Sean Perry shaleh at speakeasy.net
Sun Mar 20 17:59:04 UTC 2005


Juliusz Chroboczek wrote:
>>bk wins for having nice merge tools, revision history tools and
>>trigger / script support. In general bk has nice tools (gui or not)
>>for getting at a lot of information.
> 
> 
> Sean,
> 
> Could you please expand on that (either here or on the Wiki)?  As you
> are surely aware, the Darcs developers cannot legally play with the
> free version of BK, and hence we might not know what's missing.
> 

Even if you can not use bk, you can read their docs. (-:

Let me give an idea of what my work scenario was like. Then we can 
discuss what this can mean for darcs.

Background. The repos have revision history from now to circa 2001 in 
bk. The section I dealt with most was a C++ based control daemon 
weighing in around 20 - 50 kloc. 20+ programmers had come and gone, most 
had pushed changes to this repo (let's call it MAIN). A *LOT* of churn 
had occured. People had added entire source directories from other 
projects to MAIN and then found out it was a bad idea or it was no 
longer used. For instance, someone added a GPL library so it had to be 
removed. A clone of MAIN was several gigs in size. Of course, it also 
contained the entire 7.2 Postgres source tree as well, shrug.

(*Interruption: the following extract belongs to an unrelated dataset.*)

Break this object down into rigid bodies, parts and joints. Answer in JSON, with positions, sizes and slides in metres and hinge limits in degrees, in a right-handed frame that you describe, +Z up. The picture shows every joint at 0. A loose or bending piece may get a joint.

We had a scripted system which:
* prevents pushes to the tree unless your user name is in a permissions 
file. This is used when the product hits alpha to control who changes 
the tree.
* if you push to version 1.0 of the tree, your change would propagate to 
1.1, 1.5, 2.0, etc. as defined by a propagation file. If the merge 
breaks, an email is sent out and the person who pushed the code along 
with the tree maintainer are in charge of triage.
* automatically send out change notification emails
* automatically schedule a fresh checkout for the build system and 
notifed the build system that a new checkout was in the queue. 100% 
automated queue, build and test system. Worked well. Unfortunately there 
were no unit tests, this was all black box testing.
* read changelog messages and update bugzilla if there was a Fixes: #XXX 
entry.
* read changelog and would not allow a commit without a "ReviewedBy" field.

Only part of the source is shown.